Task goal - Look below for the line containing "add_guide(brass(), steel)" and the line containing "# adds what"; repeat exactly those two lines and all lines between them, and nothing else.

Data for processing -
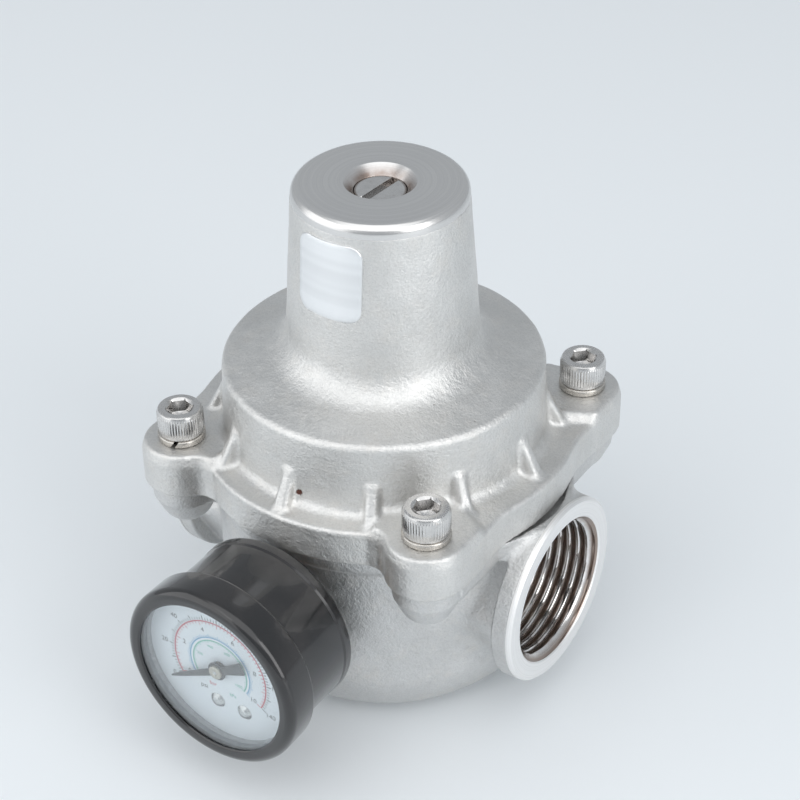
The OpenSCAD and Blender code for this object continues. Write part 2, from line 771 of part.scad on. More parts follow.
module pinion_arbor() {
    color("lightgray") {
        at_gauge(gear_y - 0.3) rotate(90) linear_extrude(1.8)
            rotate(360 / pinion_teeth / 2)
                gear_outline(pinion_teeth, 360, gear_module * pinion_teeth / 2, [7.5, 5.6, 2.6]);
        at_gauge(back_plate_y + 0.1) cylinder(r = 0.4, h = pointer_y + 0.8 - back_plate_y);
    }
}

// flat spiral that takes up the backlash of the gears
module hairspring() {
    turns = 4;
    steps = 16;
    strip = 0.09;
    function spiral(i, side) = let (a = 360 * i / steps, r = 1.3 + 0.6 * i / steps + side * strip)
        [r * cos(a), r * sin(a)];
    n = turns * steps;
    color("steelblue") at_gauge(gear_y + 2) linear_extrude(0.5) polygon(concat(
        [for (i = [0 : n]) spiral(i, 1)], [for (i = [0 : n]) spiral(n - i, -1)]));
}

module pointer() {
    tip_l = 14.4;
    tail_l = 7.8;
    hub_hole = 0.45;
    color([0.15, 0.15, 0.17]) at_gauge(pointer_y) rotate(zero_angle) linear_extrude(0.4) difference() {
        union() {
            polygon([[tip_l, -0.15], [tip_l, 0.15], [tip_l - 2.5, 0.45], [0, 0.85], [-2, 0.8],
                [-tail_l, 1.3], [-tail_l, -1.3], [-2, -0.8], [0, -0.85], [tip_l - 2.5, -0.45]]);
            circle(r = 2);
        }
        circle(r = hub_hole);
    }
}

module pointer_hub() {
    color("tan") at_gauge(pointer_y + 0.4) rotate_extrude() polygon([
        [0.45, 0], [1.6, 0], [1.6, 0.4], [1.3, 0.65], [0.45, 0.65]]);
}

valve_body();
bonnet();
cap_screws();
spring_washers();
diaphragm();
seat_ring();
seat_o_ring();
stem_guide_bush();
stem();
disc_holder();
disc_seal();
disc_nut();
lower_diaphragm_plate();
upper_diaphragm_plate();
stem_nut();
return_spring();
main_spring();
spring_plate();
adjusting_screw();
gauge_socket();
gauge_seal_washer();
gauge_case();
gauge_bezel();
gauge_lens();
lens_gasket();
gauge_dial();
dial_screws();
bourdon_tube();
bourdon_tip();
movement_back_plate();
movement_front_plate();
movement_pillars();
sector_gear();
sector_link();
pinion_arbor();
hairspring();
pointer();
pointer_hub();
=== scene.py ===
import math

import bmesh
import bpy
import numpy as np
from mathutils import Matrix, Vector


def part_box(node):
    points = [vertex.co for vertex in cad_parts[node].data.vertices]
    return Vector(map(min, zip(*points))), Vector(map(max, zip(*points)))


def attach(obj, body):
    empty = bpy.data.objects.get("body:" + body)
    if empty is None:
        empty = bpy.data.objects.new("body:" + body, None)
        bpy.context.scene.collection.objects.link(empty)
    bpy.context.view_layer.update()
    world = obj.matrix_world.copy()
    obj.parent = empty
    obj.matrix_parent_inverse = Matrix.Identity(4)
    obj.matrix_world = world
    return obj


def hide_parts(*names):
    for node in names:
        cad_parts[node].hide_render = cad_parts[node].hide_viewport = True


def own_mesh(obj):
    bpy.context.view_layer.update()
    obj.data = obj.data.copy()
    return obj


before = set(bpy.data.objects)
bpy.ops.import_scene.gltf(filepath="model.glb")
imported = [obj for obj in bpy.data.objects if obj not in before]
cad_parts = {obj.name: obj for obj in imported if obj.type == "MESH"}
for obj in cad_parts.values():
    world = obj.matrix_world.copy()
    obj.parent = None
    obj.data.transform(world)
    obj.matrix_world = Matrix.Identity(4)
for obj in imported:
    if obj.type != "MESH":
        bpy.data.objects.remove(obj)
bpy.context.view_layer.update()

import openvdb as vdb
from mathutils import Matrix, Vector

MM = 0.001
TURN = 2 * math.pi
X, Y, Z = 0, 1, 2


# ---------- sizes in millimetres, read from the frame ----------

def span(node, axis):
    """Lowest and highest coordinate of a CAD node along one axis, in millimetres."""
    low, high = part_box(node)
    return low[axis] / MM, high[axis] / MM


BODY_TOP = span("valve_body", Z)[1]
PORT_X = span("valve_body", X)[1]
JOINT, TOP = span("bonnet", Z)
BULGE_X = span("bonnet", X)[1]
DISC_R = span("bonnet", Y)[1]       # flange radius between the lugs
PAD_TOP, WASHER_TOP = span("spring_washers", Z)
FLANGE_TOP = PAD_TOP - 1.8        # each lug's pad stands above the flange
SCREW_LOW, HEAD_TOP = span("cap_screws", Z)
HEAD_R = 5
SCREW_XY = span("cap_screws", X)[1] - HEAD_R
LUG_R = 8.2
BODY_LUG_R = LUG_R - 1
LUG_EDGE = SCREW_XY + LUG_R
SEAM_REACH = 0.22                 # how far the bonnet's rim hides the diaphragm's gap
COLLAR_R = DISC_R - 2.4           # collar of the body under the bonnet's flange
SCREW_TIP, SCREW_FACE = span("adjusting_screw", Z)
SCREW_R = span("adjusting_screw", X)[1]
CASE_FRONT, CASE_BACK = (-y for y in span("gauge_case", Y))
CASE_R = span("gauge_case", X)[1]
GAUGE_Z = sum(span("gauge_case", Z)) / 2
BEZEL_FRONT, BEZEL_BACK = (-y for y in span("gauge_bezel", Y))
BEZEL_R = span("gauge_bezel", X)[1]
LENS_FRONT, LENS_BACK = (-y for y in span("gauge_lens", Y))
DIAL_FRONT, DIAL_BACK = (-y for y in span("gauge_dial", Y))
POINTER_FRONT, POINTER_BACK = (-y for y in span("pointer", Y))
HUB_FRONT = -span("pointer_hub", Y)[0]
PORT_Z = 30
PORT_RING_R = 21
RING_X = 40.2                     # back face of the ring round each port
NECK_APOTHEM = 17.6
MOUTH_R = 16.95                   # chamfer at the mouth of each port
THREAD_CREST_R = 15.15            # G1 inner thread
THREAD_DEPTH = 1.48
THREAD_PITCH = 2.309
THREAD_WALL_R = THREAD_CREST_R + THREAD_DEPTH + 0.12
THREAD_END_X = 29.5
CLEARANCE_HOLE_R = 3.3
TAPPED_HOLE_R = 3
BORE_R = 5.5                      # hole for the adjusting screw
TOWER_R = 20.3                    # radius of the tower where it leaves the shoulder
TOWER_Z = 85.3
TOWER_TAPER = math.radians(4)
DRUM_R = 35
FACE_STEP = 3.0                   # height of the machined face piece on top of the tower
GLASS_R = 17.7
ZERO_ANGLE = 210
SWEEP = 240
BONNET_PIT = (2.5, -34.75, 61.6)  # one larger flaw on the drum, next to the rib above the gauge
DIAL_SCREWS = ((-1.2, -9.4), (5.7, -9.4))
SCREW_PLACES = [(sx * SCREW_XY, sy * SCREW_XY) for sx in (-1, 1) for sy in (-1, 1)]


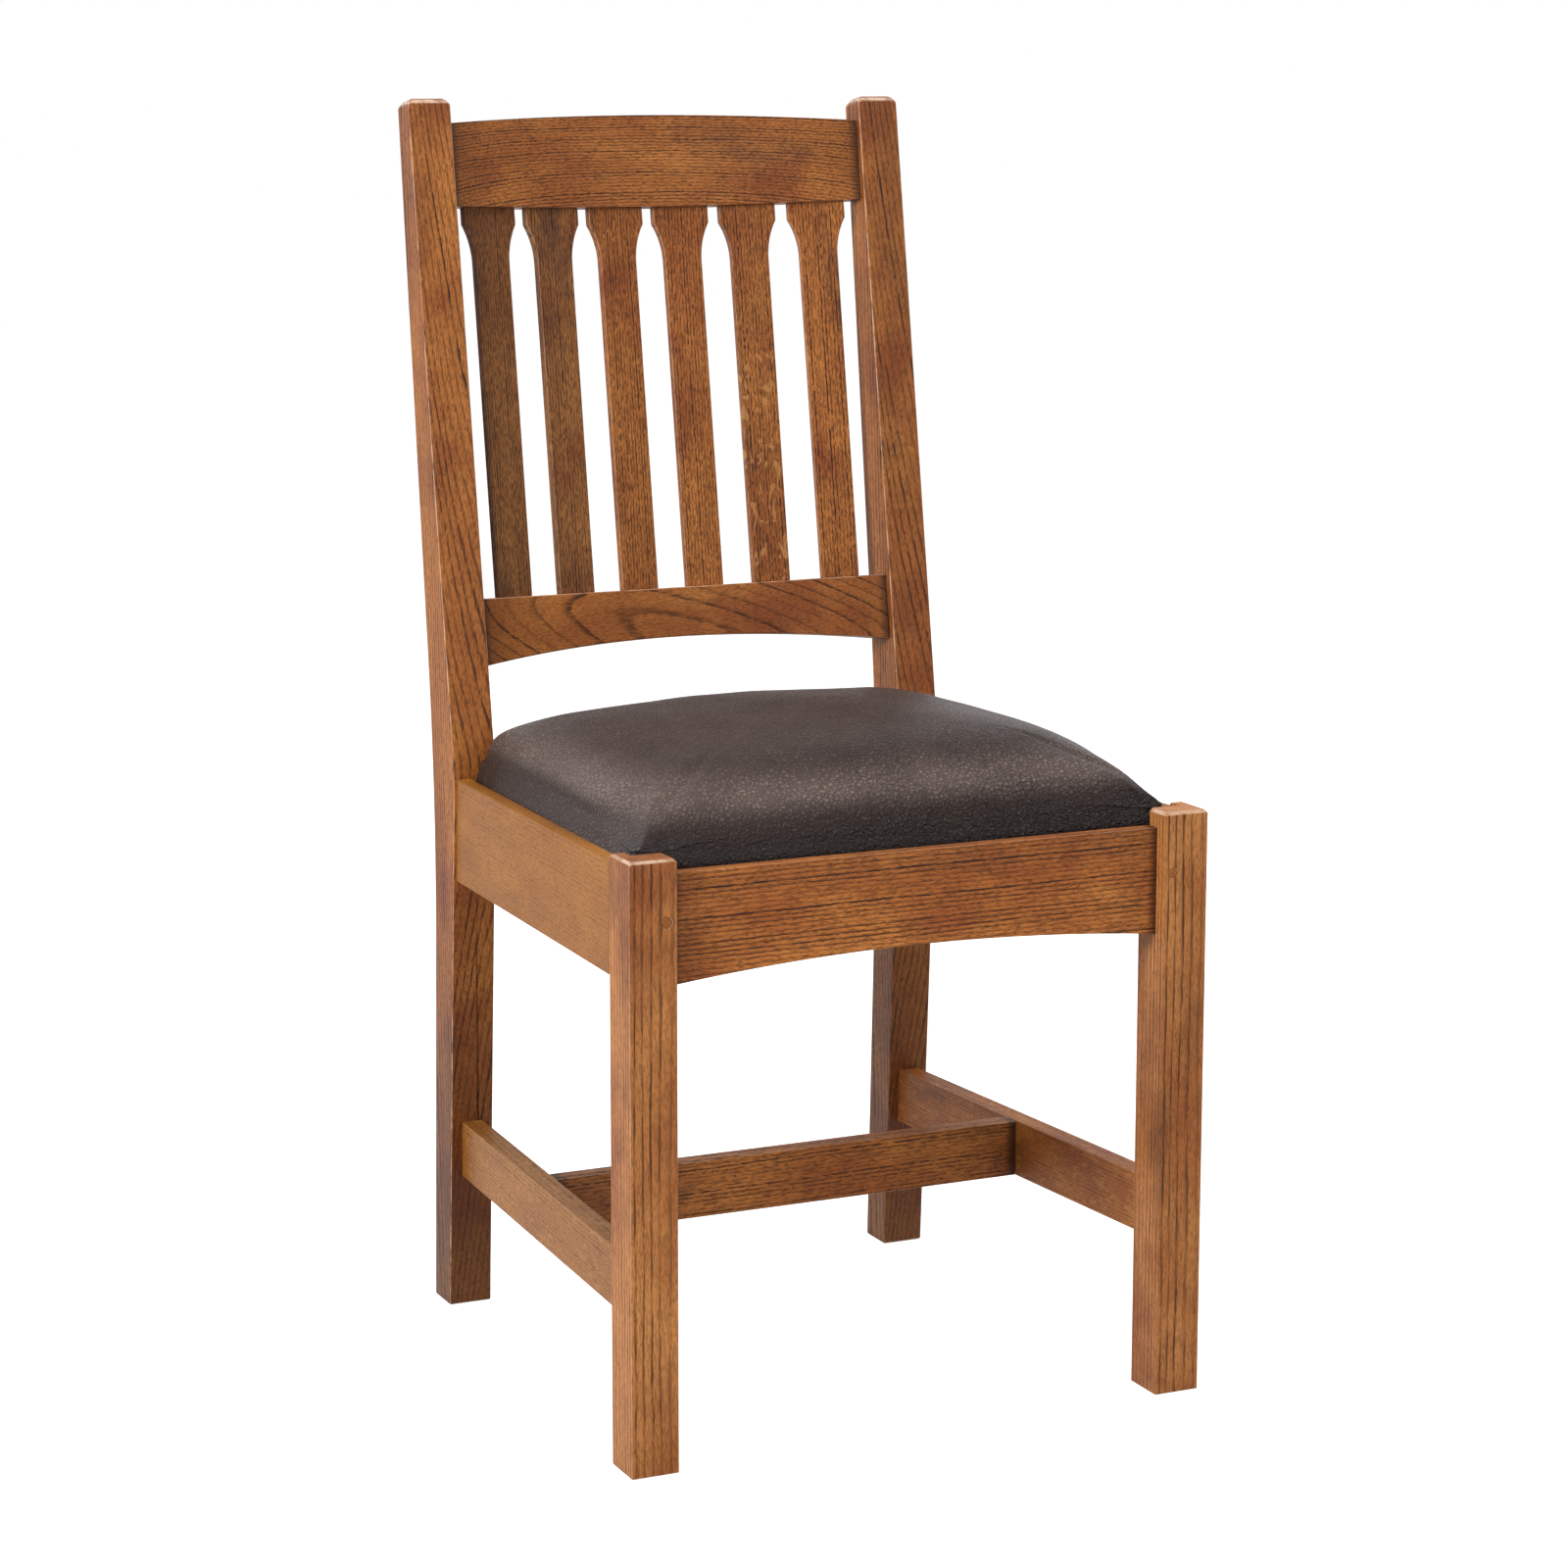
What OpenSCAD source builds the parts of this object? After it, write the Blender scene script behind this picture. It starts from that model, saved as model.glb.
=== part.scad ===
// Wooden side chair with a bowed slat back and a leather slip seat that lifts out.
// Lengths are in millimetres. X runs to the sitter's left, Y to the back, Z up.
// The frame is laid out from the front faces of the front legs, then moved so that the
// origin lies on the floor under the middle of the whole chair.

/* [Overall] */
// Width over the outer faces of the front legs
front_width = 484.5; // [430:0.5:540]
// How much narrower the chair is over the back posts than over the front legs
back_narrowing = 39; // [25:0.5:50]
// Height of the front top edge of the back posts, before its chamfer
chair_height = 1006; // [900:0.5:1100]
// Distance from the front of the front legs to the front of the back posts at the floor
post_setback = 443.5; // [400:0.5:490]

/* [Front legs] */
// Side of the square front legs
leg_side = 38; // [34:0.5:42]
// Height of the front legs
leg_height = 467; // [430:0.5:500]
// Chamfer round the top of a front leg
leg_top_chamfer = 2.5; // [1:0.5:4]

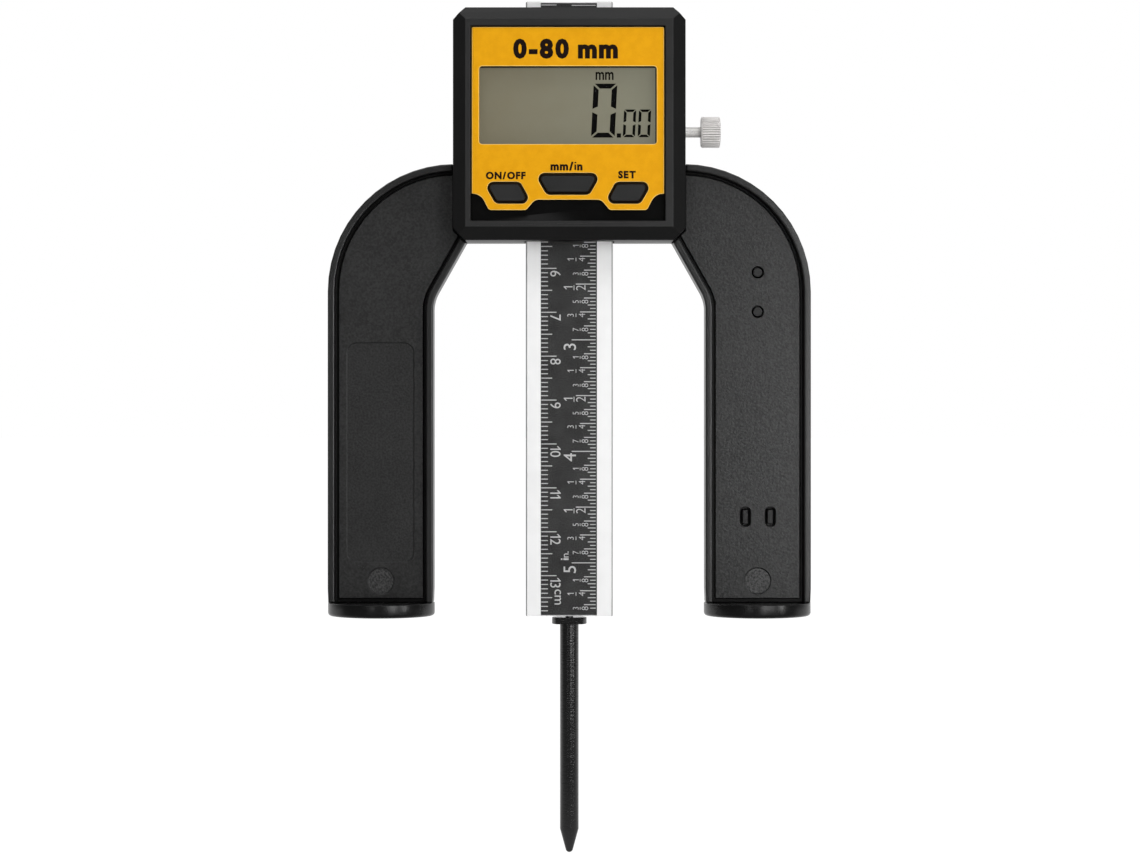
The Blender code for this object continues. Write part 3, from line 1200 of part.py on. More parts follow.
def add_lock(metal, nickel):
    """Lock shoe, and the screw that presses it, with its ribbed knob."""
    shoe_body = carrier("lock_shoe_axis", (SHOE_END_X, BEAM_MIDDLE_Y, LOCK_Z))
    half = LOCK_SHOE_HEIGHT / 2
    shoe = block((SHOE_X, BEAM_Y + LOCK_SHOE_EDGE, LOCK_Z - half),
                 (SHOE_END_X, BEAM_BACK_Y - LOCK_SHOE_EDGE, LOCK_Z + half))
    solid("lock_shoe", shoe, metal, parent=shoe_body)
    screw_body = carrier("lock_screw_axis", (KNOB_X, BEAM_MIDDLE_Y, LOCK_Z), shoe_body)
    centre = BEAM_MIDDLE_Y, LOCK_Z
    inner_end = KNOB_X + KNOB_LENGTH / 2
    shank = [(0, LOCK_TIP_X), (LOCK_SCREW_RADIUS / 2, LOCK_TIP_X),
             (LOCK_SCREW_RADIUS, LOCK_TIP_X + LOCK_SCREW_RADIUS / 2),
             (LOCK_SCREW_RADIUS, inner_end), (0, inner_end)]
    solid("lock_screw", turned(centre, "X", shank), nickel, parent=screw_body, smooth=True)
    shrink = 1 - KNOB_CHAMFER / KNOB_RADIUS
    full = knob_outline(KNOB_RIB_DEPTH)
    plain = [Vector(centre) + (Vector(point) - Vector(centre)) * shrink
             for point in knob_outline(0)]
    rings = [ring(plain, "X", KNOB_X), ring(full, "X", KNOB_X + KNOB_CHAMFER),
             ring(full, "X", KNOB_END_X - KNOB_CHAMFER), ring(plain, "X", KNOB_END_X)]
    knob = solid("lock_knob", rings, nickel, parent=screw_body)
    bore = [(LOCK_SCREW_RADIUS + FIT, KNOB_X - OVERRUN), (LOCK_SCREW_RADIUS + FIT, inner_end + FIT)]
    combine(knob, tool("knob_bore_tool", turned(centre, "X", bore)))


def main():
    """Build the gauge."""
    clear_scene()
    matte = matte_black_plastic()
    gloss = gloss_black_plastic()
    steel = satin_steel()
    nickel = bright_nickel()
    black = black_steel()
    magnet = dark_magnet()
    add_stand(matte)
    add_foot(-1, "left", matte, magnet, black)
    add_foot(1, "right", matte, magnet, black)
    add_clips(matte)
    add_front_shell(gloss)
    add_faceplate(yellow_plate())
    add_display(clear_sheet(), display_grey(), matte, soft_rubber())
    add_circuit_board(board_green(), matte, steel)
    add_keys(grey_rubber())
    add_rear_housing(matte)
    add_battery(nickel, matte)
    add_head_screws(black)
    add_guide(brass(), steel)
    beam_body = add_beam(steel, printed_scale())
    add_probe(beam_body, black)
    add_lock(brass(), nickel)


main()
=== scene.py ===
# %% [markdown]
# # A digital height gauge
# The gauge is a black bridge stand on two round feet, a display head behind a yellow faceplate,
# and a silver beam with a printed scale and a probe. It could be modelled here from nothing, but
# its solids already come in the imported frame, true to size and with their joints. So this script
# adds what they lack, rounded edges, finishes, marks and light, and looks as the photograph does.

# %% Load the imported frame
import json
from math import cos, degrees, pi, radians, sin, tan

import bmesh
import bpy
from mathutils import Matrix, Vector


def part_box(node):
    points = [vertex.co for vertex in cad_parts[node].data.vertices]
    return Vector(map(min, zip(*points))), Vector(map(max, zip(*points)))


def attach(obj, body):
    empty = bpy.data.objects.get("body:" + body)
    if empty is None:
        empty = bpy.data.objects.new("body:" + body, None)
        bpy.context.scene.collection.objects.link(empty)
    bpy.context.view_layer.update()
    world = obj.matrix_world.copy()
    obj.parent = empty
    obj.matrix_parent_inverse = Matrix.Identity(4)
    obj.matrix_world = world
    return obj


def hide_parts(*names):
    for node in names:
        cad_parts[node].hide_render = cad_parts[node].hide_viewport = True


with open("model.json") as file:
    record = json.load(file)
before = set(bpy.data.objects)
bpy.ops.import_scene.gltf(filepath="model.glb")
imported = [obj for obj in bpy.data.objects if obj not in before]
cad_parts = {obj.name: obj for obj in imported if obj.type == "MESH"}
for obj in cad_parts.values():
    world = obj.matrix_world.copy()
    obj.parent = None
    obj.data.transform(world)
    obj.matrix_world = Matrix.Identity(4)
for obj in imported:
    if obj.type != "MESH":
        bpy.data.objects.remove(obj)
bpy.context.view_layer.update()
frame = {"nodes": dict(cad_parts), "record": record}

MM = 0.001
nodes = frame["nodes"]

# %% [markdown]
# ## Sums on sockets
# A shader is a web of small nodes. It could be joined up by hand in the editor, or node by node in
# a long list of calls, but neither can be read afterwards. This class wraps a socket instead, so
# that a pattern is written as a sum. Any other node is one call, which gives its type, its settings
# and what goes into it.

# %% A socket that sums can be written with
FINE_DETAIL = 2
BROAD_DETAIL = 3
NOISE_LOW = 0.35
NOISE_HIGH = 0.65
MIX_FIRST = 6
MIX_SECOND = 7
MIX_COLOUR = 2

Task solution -
    add_guide(brass(), steel)
    beam_body = add_beam(steel, printed_scale())
    add_probe(beam_body, black)
    add_lock(brass(), nickel)


main()
=== scene.py ===
# %% [markdown]
# # A digital height gauge
# The gauge is a black bridge stand on two round feet, a display head behind a yellow faceplate,
# and a silver beam with a printed scale and a probe. It could be modelled here from nothing, but
# its solids already come in the imported frame, true to size and with their joints. So this script
# adds what they lack, rounded edges, finishes, marks and light, and looks as the photograph does.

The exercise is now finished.